Hadoop
If you think Hadoop sounds like it might be a kid's toy, you're on the right track.
In 2005, independent coder Doug Cutting and computer scientist Mike Cafarella laid the groundwork for this open-source software platform. Cutting named it after his son's stuffed elephant.
Hadoop is one of those technologies that can be very difficult to explain to mainstream tech industry investors. Luckily, we don't have to understand how Hadoop works – only what it does.
Essentially, Hadoop allows its users – mostly corporations and other large enterprises – to store much, much larger and many, many more data files on a server or network than was previously possible. Hadoop basically erases previous data-storage restraints.
And that makes this open-source technology a Big Data "enabler."
Of course, that requires me to define another term. Big Data refers to the vast amounts of raw, unstructured data too complex to be organized or analyzed by traditional computer applications.

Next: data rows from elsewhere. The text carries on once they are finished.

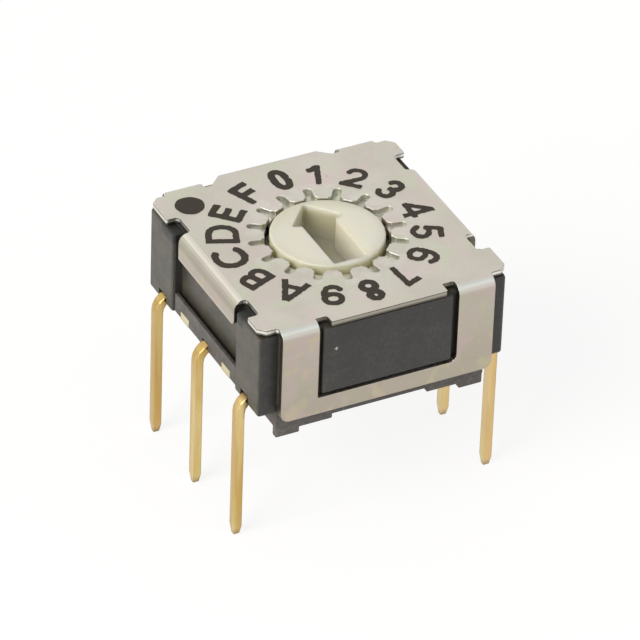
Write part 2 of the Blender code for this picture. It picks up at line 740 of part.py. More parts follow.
def common_outline(reach):
    """Ring under the rotor with an arm to each side that narrows to a pin."""
    root = math.degrees(math.asin(COMMON_HALF / COMMON_R))
    narrow = BASE_X - RIM_WALL
    arm = [(narrow, -COMMON_HALF), (narrow, -PIN_HALF), (reach, -PIN_HALF), (reach, PIN_HALF),
           (narrow, PIN_HALF), (narrow, COMMON_HALF)]
    shape = arm + arc((0, 0), COMMON_R, root, 180 - root, 12)
    shape += [(-x, -y) for x, y in arm]
    return shape + arc((0, 0), COMMON_R, 180 + root, 360 - root, 12)


CORNERS = {
    "lead_left_rear": (-1, 1),
    "lead_left_front": (-1, -1),
    "lead_right_rear": (1, 1),
    "lead_right_front": (1, -1),
}


def make_leads():
    flat_end = LEAD_REACH - 0.5 * LEAD_T
    leg_root = LEAD_REACH - ROOT
    for name, (sx, sy) in CORNERS.items():
        flat = prism(name + "_flat", [code_outline(sx, sy, flat_end, TIE_END)], LEAD_BOTTOM,
                     LEAD_TOP)
        fuse(flat, pin_solid(name + "_leg", sx, sy * PIN_PITCH, leg_root))
        finish(flat, name, GOLD)
    flat = prism("common_flat", [common_outline(flat_end)], LEAD_BOTTOM, LEAD_TOP)
    cut(flat, cylinder("common_eye", PIVOT_R + FIT, LEAD_BOTTOM - BEYOND, LEAD_TOP + BEYOND))
    for i, side in enumerate((-1, 1)):
        fuse(flat, pin_solid(f"common_leg_{i}", side, 0.0, leg_root))
    finish(flat, "lead_common", GOLD)


def lead_channels(room):
    """Room for the leads in the mouldings, as tools with a clearance beside them."""
    low = LEAD_BOTTOM - FIT
    high = LEAD_TOP + FIT
    out = PIN_OUT + BEYOND
    channels = []
    for name, (sx, sy) in CORNERS.items():
        outline = grown(code_outline(sx, sy, out, out), room)
        channels.append(prism(name + "_channel", [outline], low, high))
    channels.append(prism("common_channel", [grown(common_outline(out), room)], low, high))
    return channels


# Housing

def between(sign, near, far):
    """Two limits on one side of the middle, the lower first."""
    return tuple(sorted((sign * near, sign * far)))


def make_housing():
    housing = box("housing_body", (-WALL_X, WALL_X), (-WALL_Y, WALL_Y),
                  (WALL_BOTTOM, HOUSING_TOP))
    for i, side in enumerate((-1, 1)):
        panel = box(f"window_wall_{i}", (-PANEL_X, PANEL_X), between(side, WALL_Y - ROOT, PANEL_Y),
                    (WALL_BOTTOM + FIT, HOUSING_TOP - FIT))
        soften(panel, PAD_EDGE, 1, 60.0)
        fuse(housing, panel)
    for i, (sx, sy) in enumerate(CORNERS.values()):
        post = box(f"post_{i}", between(sx, WALL_X - ROOT, BODY_X), between(sy, POST_IN, BODY_Y),
                   (POST_BOTTOM, POST_TOP))
        soften(post, POST_EDGE, 2, 60.0)
        fuse(housing, post)
    half = LEG_IN - SNAP_GAP
    for i, side in enumerate((-1, 1)):
        pad = box(f"window_pad_{i}", (-half, half), between(side, BODY_Y - ROOT, PAD_FACE),
                  (SILL + 0.5 * SNAP_GAP, PLATE_UNDER - 0.5 * POST_DROP))
        soften(pad, PAD_EDGE, 2, 60.0)
        fuse(housing, pad)
    under = WALL_BOTTOM - BEYOND
    cut(housing, cylinder("bore", BORE_R, under, HOUSING_TOP + BEYOND, steps=ROUND_STEPS))
    nest = BASE_X + 2 * FIT
    cut(housing, box("base_nest", (-nest, nest), (-BODY_Y - BEYOND, BODY_Y + BEYOND),
                     (under, HOUSING_BOTTOM)))
    for i, side in enumerate((-1, 1)):
        cut(housing, box(f"rim_room_{i}", between(side, BASE_X - 4 * FIT, WALL_X + BEYOND),
                         (-POST_IN, POST_IN), (under, RIM_FLOOR + FIT)))
    for channel in lead_channels(LEAD_NOTCH):
        cut(housing, channel)
    return finish(housing, "housing", MOULDING)


# Base

def make_base():
    base = box("base_slab", (-BASE_X, BASE_X), (-BASE_Y, BASE_Y), (BASE_BOTTOM, LEAD_TOP))
    for i, (sx, sy) in enumerate(CORNERS.values()):
        foot = box(f"foot_{i}", between(sx, FOOT_IN, BASE_X),
                   between(sy, BASE_Y - FOOT_LONG, BASE_Y), (FOOT_BOTTOM, BASE_BOTTOM + ROOT))
        soften(foot, FOOT_EDGE, 2, 60.0)
        fuse(base, foot)
        step = box(f"step_{i}", between(sx, STEP_IN, FOOT_IN + 0.5 * ROOT),
                   between(sy, BASE_Y - STEP_LONG, BASE_Y), (STEP_BOTTOM, BASE_BOTTOM + 0.5 * ROOT))
        soften(step, 0.5 * FOOT_EDGE, 1, 60.0)
        fuse(base, step)
    for i, side in enumerate((-1, 1)):
        fuse(base, box(f"wing_{i}", between(side, BASE_X - 2 * FIT, RIM_X),
                       (-RIM_HALF, RIM_HALF), (RIM_BOTTOM, RIM_FLOOR)))
        fuse(base, box(f"rim_{i}", between(side, RIM_X - RIM_WALL, RIM_X),
                       (-RIM_HALF, RIM_HALF), (RIM_BOTTOM, RIM_TOP)))
    for channel in lead_channels(FIT):
        cut(base, channel)
    fuse(base, cylinder("pivot", PIVOT_R, LEAD_BOTTOM - SHEET, PIVOT_TOP))
    return finish(base, "base", BASE_MOULDING)


make_cover()
make_housing()
make_base()
rotor = make_rotor()
seal = make_seal()
detent = make_detent_spring()
wiper = make_contact_spring()
make_leads()

# What turns with the rotor hangs under one empty on the axis
axis = bpy.data.objects.new("rotor_axis", None)
axis.location = (0.0, 0.0, PLATE_TOP * MM)
parts.objects.link(axis)
bpy.context.view_layer.update()
for piece in (rotor, seal, detent, wiper):
    piece.parent = axis
    piece.matrix_parent_inverse = axis.matrix_world.inverted()
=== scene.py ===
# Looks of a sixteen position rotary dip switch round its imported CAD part.
# Sizes and places are in millimetres and are turned into metres where a mesh or a node is made.

import math

import bmesh
import bpy
import numpy as np
from mathutils import Matrix, Vector


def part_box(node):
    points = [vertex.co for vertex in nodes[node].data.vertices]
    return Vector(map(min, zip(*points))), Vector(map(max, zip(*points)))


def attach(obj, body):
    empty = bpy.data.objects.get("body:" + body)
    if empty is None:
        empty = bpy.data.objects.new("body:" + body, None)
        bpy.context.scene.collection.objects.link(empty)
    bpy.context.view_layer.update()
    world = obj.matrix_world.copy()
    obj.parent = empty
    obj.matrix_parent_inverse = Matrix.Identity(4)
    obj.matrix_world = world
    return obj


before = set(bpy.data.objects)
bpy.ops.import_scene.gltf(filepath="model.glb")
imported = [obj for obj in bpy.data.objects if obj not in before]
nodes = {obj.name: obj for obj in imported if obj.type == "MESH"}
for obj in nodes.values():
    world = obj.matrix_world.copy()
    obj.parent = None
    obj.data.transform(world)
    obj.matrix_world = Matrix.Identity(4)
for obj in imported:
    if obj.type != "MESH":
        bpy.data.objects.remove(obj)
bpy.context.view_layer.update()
scene = bpy.context.scene

MM = 0.001
TINY = 1e-9

# Places on the part, heights above the pin tips
PLATE_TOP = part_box("cover")[1].z / MM
KNOB_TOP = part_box("rotor")[1].z / MM
SHEET = 0.16                          # thickness of the cover
FOLD = 3.45                           # further out in x or y the cover is folded down
FLANGE_LOW = PLATE_TOP - 0.78         # lower edge of a side flange
FLANGE_HALF = 2.0                     # a side flange ends within it, in y
TONGUE_HALF = 2.2                     # edge of the plate above a window ends within it, in x
GROOVE_RING = 2.33                    # the detent grooves end within it, from the middle
POST_TOP = PLATE_TOP - 0.25           # corner posts of the housing
PANEL_FACE = -3.4                     # behind the face of the front panel, in y
SPECK_X, SPECK_Z = -1.549, 6.204      # pale speck on the front panel
GATE_X, GATE_Y = -0.64, 0.38          # gate mark on top of the knob
SLOT_END = 1.50                       # the slot ends within it, from the middle
RIM = 1.62                            # just past the edge of the knob, from the middle
STUB_Y = 1.27                         # cut tie bar stubs, halfway between two pins
STUB_HALF = 0.36                      # they end within it, from there
BASE_SIDE = 3.2                       # further out in x the leads can be seen
LAMP_AIM = 6.0                        # the lamps look at this height

LEADS = ("lead_left_rear", "lead_left_front", "lead_right_rear", "lead_right_front",
         "lead_common")

# Camera of the photograph: angles in degrees, and the frame's origin as the camera sees it
AZIMUTH, ELEVATION, ROLL = -27.715, 35.335, 2.114
ORIGIN_SEEN = (-0.011, -3.492, -156.762)
PICTURE_PIXELS = 640
FOCAL_PIXELS = 5687.75
SENSOR = 36.0


def place_camera():
    azimuth, elevation, roll = (math.radians(a) for a in (AZIMUTH, ELEVATION, ROLL))
    back = Vector((math.sin(azimuth) * math.cos(elevation),
                   -math.cos(azimuth) * math.cos(elevation), math.sin(elevation)))
    right = Vector((math.cos(azimuth), math.sin(azimuth), 0.0))
    up = back.cross(right)
    c, s = math.cos(roll), math.sin(roll)
    turn = Matrix((c * right + s * up, -s * right + c * up, back)).transposed()
    data = bpy.data.cameras.new("camera")
    data.sensor_width = SENSOR
    data.lens = FOCAL_PIXELS / PICTURE_PIXELS * SENSOR
    data.clip_start = 0.001
    data.clip_end = 10.0
    camera = bpy.data.objects.new("camera", data)
    scene.collection.objects.link(camera)
    place = turn.to_4x4()
    place.translation = -(turn @ (Vector(ORIGIN_SEEN) * MM))
    camera.matrix_world = place
    scene.camera = camera


# Node helpers

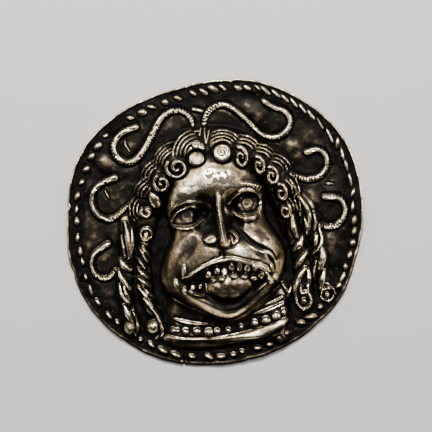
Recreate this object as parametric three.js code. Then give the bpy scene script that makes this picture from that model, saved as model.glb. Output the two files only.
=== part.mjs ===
import * as THREE from 'three';

// Gorgon mask: one silver sheet raised from behind and chased from the front.
// Millimetres. The disc lies on its back, face up. +X is its right edge as seen, +Y the crown.

// Driving sizes of the disc and its sheet
const DISC_WIDTH = 100;
const DISC_HEIGHT = 96.6;
const SHEET = 1.1;
const PUNCH = 2.2;
const NOSE_RISE = 17;

// Sizes of the raised work round the head
const ROPE_INSET = 3.2;
const ROPE_RISE = 1.15;
const STRAND_GIRTH = 2.2;
const SNAKE_GIRTH = 2.9;
const SNAKE_RISE = 1.8;
const LOCK_RISE = 2.0;
const LOCK_BED = 1.8;
const CURL_RISE = 1.6;
const TOOTH_RISE = 1.9;
const BEAD_RISE = 1.3;
const CHASED_LINE = 0.35;

// Faceting of the two faces of the sheet
const FACETS_FRONT = 7600;
const FACETS_BACK = 1700;
const RIM_POINTS = 120;

// The carving is laid out in hundredths of the disc's width, from the middle of the disc.
// Radii of the hammered edge, every 15 degrees from +X towards +Y.
const EDGE = [49.9, 50.8, 51.9, 51.5, 50.5, 49.6, 47.9, 47.0, 47.9, 49.5, 51.0, 50.8,
  50.1, 50.7, 50.9, 50.4, 49.6, 48.6, 47.6, 47.4, 47.8, 48.4, 49.2, 48.9];

// Middle of the face and its radii, every 10 degrees from +X towards +Y
const FACE_AT = [2, -8];
const FACE = [21.2, 20, 18.8, 18.2, 18.9, 22.4, 27.2, 29.4, 31.2, 31.8, 31.4, 29.4, 26.4, 25.3, 23.5, 20.7, 17.9,
  17.3, 18.2, 19.9, 21.8, 23.5, 24, 23.3, 22.8, 22.9, 24.3, 25.8, 26.2, 24.9, 23.1, 22.4, 22.8, 23.1, 22.8, 22.2];

// Length in hundredths of the width
const share = (length) => length * 100 / DISC_WIDTH;

const radians = (degrees) => degrees * Math.PI / 180;
const clamp = (value, low, high) => Math.min(high, Math.max(low, value));
const mix = (a, b, t) => a + (b - a) * t;

function ease(a, b, value) {
  const t = clamp((value - a) / (b - a), 0, 1);
  return t * t * (3 - 2 * t);
}

// Smooth curve through four values, from the second to the third
function spline(a, b, c, d, t) {
  return b + 0.5 * t * (c - a + t * (2 * a - 5 * b + 4 * c - d + t * (3 * (b - c) + d - a)));
}

// Smooth closed curve through radii that stand at equal angles
function radiusAt(radii, angle) {
  const count = radii.length;
  const turn = ((angle / (2 * Math.PI)) % 1 + 1) % 1 * count;
  const first = Math.floor(turn) % count;
  const value = (k) => radii[(first + k + count) % count];
  return spline(value(-1), value(0), value(1), value(2), turn - Math.floor(turn));
}

// Height map of the sheet
const PITCH = 0.25;
const REACH = Math.max(...EDGE) + 2;
const SIDE = Math.ceil(2 * REACH / PITCH) + 1;
const place = (index) => index * PITCH - REACH;
const layer = () => new Float32Array(SIDE * SIDE);

function eachCell(map, shape) {
  for (let j = 0; j < SIDE; j++) {
    for (let i = 0; i < SIDE; i++) {
      map[j * SIDE + i] = shape(place(i), place(j), j * SIDE + i);
    }
  }
  return map;
}

// Calls back for the cells under an ellipse, with the squared distance from its middle
function underEllipse(x, y, rx, ry, turn, visit) {
  const reach = Math.max(rx, ry);
  const cos = Math.cos(radians(turn));
  const sin = Math.sin(radians(turn));
  const from = (v) => clamp(Math.ceil((v - reach + REACH) / PITCH), 0, SIDE - 1);
  const to = (v) => clamp(Math.floor((v + reach + REACH) / PITCH), 0, SIDE - 1);
  for (let j = from(y); j <= to(y); j++) {
    for (let i = from(x); i <= to(x); i++) {
      const dx = place(i) - x;
      const dy = place(j) - y;
      const along = (dx * cos + dy * sin) / rx;
      const across = (dy * cos - dx * sin) / ry;
      const square = along * along + across * across;
      if (square < 1) visit(j * SIDE + i, square);
    }
  }
}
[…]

Big Data's uses are nearly endless. Companies who've managed to wrangle it have used it to create super-effective recommendation engines… calculate charging thresholds… track and find treatments for disease outbreaks…
Because of its ability to crunch and store huge amounts of data, since its official launch in 2011, Hadoop has become the platform with which businesses manage and store their data.
As such, it underpins the massive operations of such web leaders as Facebook Inc. (Nasdaq: FB), Twitter Inc. (NYSE: TWTR), and eBay Inc. (Nasdaq: EBAY).
Hadoop may be open source, meaning it's free for anyone to use, but there is still lots of money to be made from it. It's not simple to use "out of the box," so Big Data users need someone to package, manage, and monitor their Hadoop functions.
No wonder it's such a fast-growing sector. MarketsandMarkets estimates Hadoop-related sales came in at just $1.5 billion back in 2012. But by 2017, that figure is expected to rise to $13.9 billion, for a compound annual growth rate of 54.9%.
That puts it at the leading edge of the much larger Big Data market. Big Data is itself being driven by the dizzying speeds at which the digital universe is growing. Ninety percent of the information now on the Internet was created in just the last two years.
CSC projects that by 2020 the world will have 44 times as much data as existed in 2009. And according to IDC, the overall Big Data market is growing at 27% a year and will hit $32 billion by the end of 2017.